Providing Information and Setting Standards

The public sector does not have to directly mandate or subsidize impact investment in order to support the field. Much recent effort has focused on calling attention to the field, providing information about it, or setting standards for impact investing that are meant to attract motivated investors or create quality assurance for the delivery of public benefits.

The creation of the Obama administration’s Office of Social Innovation and Civic Participation (SICP) in 2009 is one such effort. SICP has organized a series of meetings around impact investing with a range of stakeholders, in an effort to build awareness of impact investing and various key aspects of its implementation, such as impact investing and fiduciary duty, the emerging sector of pay-for-performance investments, or the role that philanthropy plays in supporting the field. Similarly, the State Department called attention to the field through public presentations featuring Secretary Clinton. These sorts of efforts are meant to bring new investors and other stakeholders to the field, and also to signal its legitimacy within the public sector. The Community Affairs divisions of the Federal Reserve Banks of San Francisco and Boston have been very effective advocates for and analysts of innovation in community development finance.

Standard setting is a more active role for governments. As of June 2013, efforts were underway among G8 countries to define what constitutes an impact investment, so that there are shared standards across national governments interested in supporting the field. These efforts build on substantial investment from the philanthropic sector, for instance in the Impact Reporting Investment Standards housed at the Global Impact Investing Network, at providing useful comparable measurement of the social impact of investments.

Clearly, public sector support for, or mandating of, specific forms of measurement can have a profound effect on the impact investing marketplace. Definitions of “low- to moderate-income areas,” or standards for procurement that favor women- and minority-owned businesses, for example, are themselves fundamental to the development of impact investing as a field. Having the designation of CDFI for institutions has clearly had a substantial impact on how community investment intermediaries have developed in the U.S. market.

Information and standard-setting may be presented as relatively low-cost public sector activities, which leave investment itself up to the private sector. They invite questions such as: Does promotion of the field lead to substantial increase in impact investing activity without more direct policies that subsidize or mandate activity? Do standards have teeth, or are they too soft to identify significant public benefit from potential impact investments?
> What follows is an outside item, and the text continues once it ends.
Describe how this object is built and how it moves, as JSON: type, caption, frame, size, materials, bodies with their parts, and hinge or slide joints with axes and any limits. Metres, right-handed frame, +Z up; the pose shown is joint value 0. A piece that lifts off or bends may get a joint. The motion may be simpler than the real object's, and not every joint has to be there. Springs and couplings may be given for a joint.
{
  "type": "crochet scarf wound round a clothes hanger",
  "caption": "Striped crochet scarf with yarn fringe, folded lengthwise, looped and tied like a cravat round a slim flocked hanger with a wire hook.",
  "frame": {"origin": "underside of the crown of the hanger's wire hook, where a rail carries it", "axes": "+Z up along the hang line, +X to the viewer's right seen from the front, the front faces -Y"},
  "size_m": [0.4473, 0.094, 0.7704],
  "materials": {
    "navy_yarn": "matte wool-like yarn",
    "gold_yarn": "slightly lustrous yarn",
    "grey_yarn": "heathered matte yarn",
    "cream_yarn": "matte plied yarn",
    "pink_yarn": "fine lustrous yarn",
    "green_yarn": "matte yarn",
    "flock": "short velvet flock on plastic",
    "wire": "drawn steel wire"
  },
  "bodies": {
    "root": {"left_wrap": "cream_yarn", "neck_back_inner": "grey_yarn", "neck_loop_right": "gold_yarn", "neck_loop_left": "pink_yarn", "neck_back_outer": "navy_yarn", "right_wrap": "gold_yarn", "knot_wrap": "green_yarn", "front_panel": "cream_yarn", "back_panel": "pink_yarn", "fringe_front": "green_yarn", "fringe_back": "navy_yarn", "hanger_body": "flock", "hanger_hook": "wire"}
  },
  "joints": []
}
Given the recent attention to impact investing (and the long-standing existence of a community investment field that has not fully been integrated into impact investing in the public imagination), public efforts to identify and set standards for the social impact of community investment may be especially useful. But we must keep in mind that, without public or other forms of subsidies to support investments themselves, information and standards are unlikely to direct substantial amounts of capital toward investments that create social impact beyond conventional market activity.

Two Examples

Many of the examples described above existed well before the term “impact investing” was coined, and were not specifically defined as impact investing initiatives. Has the coining of the term, and its embrace in the public sector, changed how the public sector approaches its role in motivating private capital to public purpose? Two policies associated more directly with the term impact investing suggest some new directions of emphasis.
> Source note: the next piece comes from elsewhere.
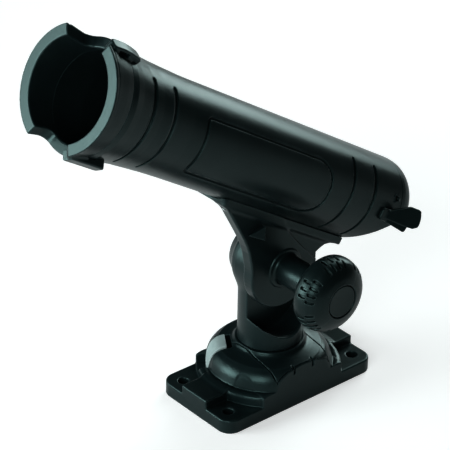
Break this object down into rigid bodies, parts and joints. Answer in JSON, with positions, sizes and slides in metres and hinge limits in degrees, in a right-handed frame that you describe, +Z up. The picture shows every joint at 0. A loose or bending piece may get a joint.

Recent state legislative activity around Benefit Corporations, or B Corps, exemplifies the potential role of the public sector in information provision and standard setting for impact investing. B Corps is a label for companies that meet specified social and/or environmental performance criteria, and that embed stakeholder (rather than just shareholder) interests into their corporate charter. This label, developed through the advocacy group B Lab, has paved the way for dozens of states to adopt Benefit Corporation legislation, in theory creating a new class of investable entity that embeds social mission into corporate purpose. This emphasis on for-profit corporations suggests a new focus expanding on traditional community investment activity. It remains to be seen whether Benefit Corporation designation attracts substantial new capital to these entities.

Pay-for-success financing, the U.S. label for social impact bonds, has also received substantial interest in recent years as explicit impact investing policy — there are active pay-for-success programs in many states, and the Obama administration has authorized federal support in multiple departments for pay-for-success projects. The idea behind them is to motivate risk-bearing private capital to expand nonprofit or private sector delivery of public services. Returns to investors come from savings when savings are achieved in the delivery of public services. The benefits are meant to be expanded investment in innovative programs for service delivery, as well as an increased and durable focus on achieved results rather than programs created.

Pay-for-success finance involves multiple stakeholders, significant transaction costs, and necessarily robust quantifiable measurements of social impacts in order to live up to its promise. As impact investing policy, it has been promoted as a response to shrinking public sector resources and as a data-driven method for achieving results. The explicit development of multi-sector mechanisms (typically public, private, philanthropic, and nonprofit actors are involved) is also a change in emphasis from most community investment policy mechanisms. The pay-for-success model is still under development, and it is unclear whether the transaction costs of these complex instruments and their effectiveness at motivating private investment at a scale large and effective enough will either relieve strain on public finances or deliver superior social outcomes.

What should we make of the role that public policy plays, or could play, in impact investing?

    • The role of policy in supporting private investments with public purpose is well-established, and takes many different forms.
    • The challenge for successful impact investing policies is to motivate significant investment that has identifiable social benefit, without subsidizing ineffective activity.
    • The potential benefits of successful impact investing policies include not just the immediate investment activity they generate, but also the institutional forms and networks they help develop.
    • There are a wide range of policies that support impact investment activity, and they likely work best when coordinated, so that policies share social objectives, and information and standards reinforce the goals of subsidies and mandates.
    • The excitement around impact investing in policy circles should engage with and build upon existing practice, and does not represent a qualitative change in private investment for social purpose.
    • Impact investment policies need firm justification for why private investment is a superior vehicle for creating some social benefit, and for the evaluation of the social return on public investment.

The field of impact investing will develop most effectively with an integrated approach to public policy that acknowledges the fundamental role of the public sector in shaping market outcomes and supporting outcomes that conventional investment activity will otherwise not achieve.